Le 28 novembre 2017, un réseau criminel organisé composé de onze malfaiteurs d’origine roumaine a été neutralisé. Responsables de vols de produits phytosanitaires dans le Nord, l’Ouest et l’Est de la France (principalement en Alsace), pour un préjudice total de près d’1 M€, ils ont été interpellés par la police roumaine dans leur pays mais également en Allemagne et en Belgique, avec l’appui de l’agence Europol. Ils ont été extradés et incarcérés en France dans l’attente de leur jugement.

« Nous sommes en présence d’un réseau très spécialisé dans le vol de produits phytosanitaires en grande quantité qui utilisait des circuits parallèles de revente en Roumanie. Il s’agissait d’une véritable entreprise criminelle très organisée », explique le colonel François Despres, chef de la Section de Recherches de Strasbourg. Volés la plupart du temps dans les locaux de structures d’approvisionnement, les produits phytosanitaires étaient acheminés en Roumanie pour être revendus sur des marchés parallèles à des agriculteurs locaux. « Il faut avoir à l’esprit que ces marchés se développent dans les pays où l’activité agricole est en forte croissance. Les groupes qui sévissent sont composés de vrais professionnels dans les filières ciblées », poursuit-il.

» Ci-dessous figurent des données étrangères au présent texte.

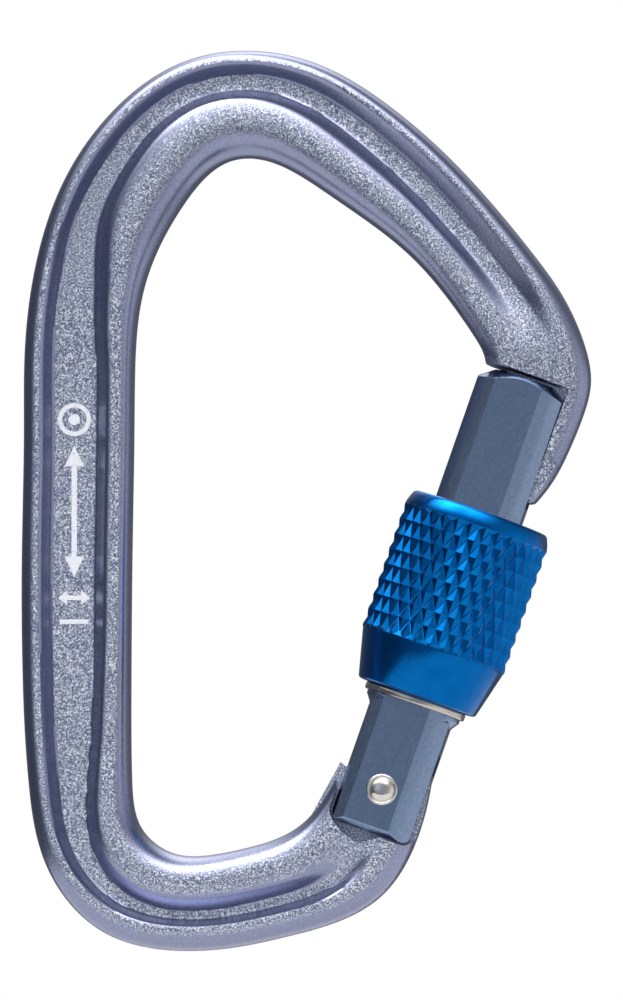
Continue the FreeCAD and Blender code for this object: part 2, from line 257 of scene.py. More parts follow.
# ------------------------------------------------------------ materials
class Finish:
    """A material with its node tree at hand."""

    def __init__(self, name, color, metallic, roughness):
        self.material = bpy.data.materials.new(name)
        self.material.use_nodes = True
        self.tree = self.material.node_tree
        self.shader = self.tree.nodes["Principled BSDF"]
        self.shader.inputs["Base Color"].default_value = (*color, 1)
        self.shader.inputs["Metallic"].default_value = metallic
        self.shader.inputs["Roughness"].default_value = roughness
        self.where = self.tree.nodes.new("ShaderNodeTexCoord").outputs["Object"]
        self.material.diffuse_color = (*color, 1)

    def node(self, kind, **inputs):
        made = self.tree.nodes.new(kind)
        for key, value in inputs.items():
            socket = made.inputs[key.replace("_", " ")]
            if isinstance(value, bpy.types.NodeSocket):
                self.tree.links.new(value, socket)
            else:
                socket.default_value = value
        return made

    def noise(self, scale, detail=2.0, vector=None):
        made = self.node("ShaderNodeTexNoise", Vector=vector or self.where, Scale=scale, Detail=detail)
        return made.outputs["Fac"]

    def stretched(self, x, y, z, tilt=TILT):
        """Object coordinates turned to the gate and scaled, for marks along it."""
        turned = self.node("ShaderNodeMapping", Vector=self.where, Rotation=(0, -tilt, 0))
        return self.node("ShaderNodeMapping", Vector=turned.outputs[0], Scale=(x, y, z)).outputs[0]

    def ramp(self, fac, stops):
        made = self.node("ShaderNodeValToRGB", Fac=fac)
        ramp = made.color_ramp
        while len(ramp.elements) < len(stops):
            ramp.elements.new(0.5)
        for element, (place, color) in zip(ramp.elements, stops):
            element.position = place
            element.color = (*color, 1)
        return made.outputs["Color"]

    def span(self, fac, low, high, new_low, new_high):
        made = self.node("ShaderNodeMapRange", Value=fac, From_Min=low, From_Max=high,
                         To_Min=new_low, To_Max=new_high)
        return made.outputs["Result"]

    def into(self, socket, value):
        self.tree.links.new(value, self.shader.inputs[socket])

    def bump(self, height, distance, strength=1.0):
        made = self.node("ShaderNodeBump", Height=height, Distance=distance, Strength=strength)
        return made.outputs["Normal"]


def anodise_with_painted_glints():
    """Forged body: lavender-grey anodise. Faces turned toward +Y and -Y get grain with painted glints, its
    bright end up to white in the colour; the flanks get a plainer, darker tone.
    """
    f = Finish("blasted anodise", (0.36, 0.38, 0.50), 1.0, 0.4)
    facing = f.node("ShaderNodeSeparateXYZ", Vector=f.tree.nodes["Texture Coordinate"].outputs["Normal"])
    flat = f.node("ShaderNodeMath", Value=facing.outputs["Y"])
    flat.operation = "ABSOLUTE"
    # Mask of the faces turned toward +Y and -Y: these get the grain with painted glints, the flanks get the
    # plain tone.
    faces_toward_y = f.span(flat.outputs[0], 0.90, 0.99, 0.0, 1.0)
    glint = f.span(f.noise(5600, 2.0), 0.36, 0.66, 0.0, 1.0)
    # Painted glints: the grain noise runs from dark through mid grey to white in the base colour, standing
    # in for the sparkle that light makes on the grain.
    grain_and_painted_glints = f.ramp(glint, [(0.0, (0.17, 0.20, 0.30)), (0.5, (0.44, 0.48, 0.60)), (1.0, (1.0, 1.0, 1.0))])
    plain = f.ramp(glint, [(0.0, (0.25, 0.27, 0.39)), (1.0, (0.34, 0.36, 0.49))])
    tint = f.node("ShaderNodeMix")
    tint.data_type = "RGBA"
    for socket, source in ((0, faces_toward_y), (6, plain), (7, grain_and_painted_glints)):
        f.tree.links.new(source, tint.inputs[socket])
    f.into("Base Color", tint.outputs[2])
    rough = f.node("ShaderNodeMapRange", Value=faces_toward_y, To_Min=0.27)
    f.tree.links.new(f.span(glint, 0.0, 1.0, 0.34, 0.60), rough.inputs["To Max"])
    f.into("Roughness", rough.outputs["Result"])
    f.into("Normal", f.bump(f.noise(5200, 1.0), 0.00002, 0.5))
    return f.material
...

Initiée en mars 2017 par le TGI de Colmar, l’affaire « Phyto 67-68 » a mobilisé cinq enquêteurs français permanents et a pu aboutir grâce à la coopération européenne. « Nous avons beaucoup travaillé avec Europol, les polices allemandes, belges et roumaines. Depuis avril 2017, j’étais en contact avec la police roumaine qui a été très active dans le démantèlement de cette affaire. Sans cette coopération européenne, l’affaire n’aurait pas pu être résolue », tient à rajouter le colonel Despres.

Le dépôt de plainte, un élément clé

Un autre élément est primordial pour le chef de la Section de Recherches de Strasbourg. « La résolution d’une enquête résulte d’un ensemble d’éléments. C’est aussi à partir de signaux faibles que nous communiquent les unités de gendarmerie territoriales que nous avançons dans la résolution des affaires. Il est crucial que les agriculteurs déposent plainte lorsqu’ils sont confrontés à des vols même jugés minimes », explique-t-il.

Un conseil auquel des arboriculteurs drômois vont être sensibles. Depuis deux ou trois ans, nombre d’entre eux sont victimes de vols récurrents de produits phytosanitaires sur leurs exploitations. Bruno Darnaud est l’un d’entre eux. Localisé à Laroche de Glun, il a subi pas moins de trois vols en deux ans, deux en 2017 et un en 2018. « Depuis 2015, j’en suis à mon 5e vol dans des locaux pourtant difficiles d’accès. Désormais, je ne stocke plus de produits chez moi », explique l’arboriculteur résigné mais certain d’être victime d’un réseau de criminalité organisé.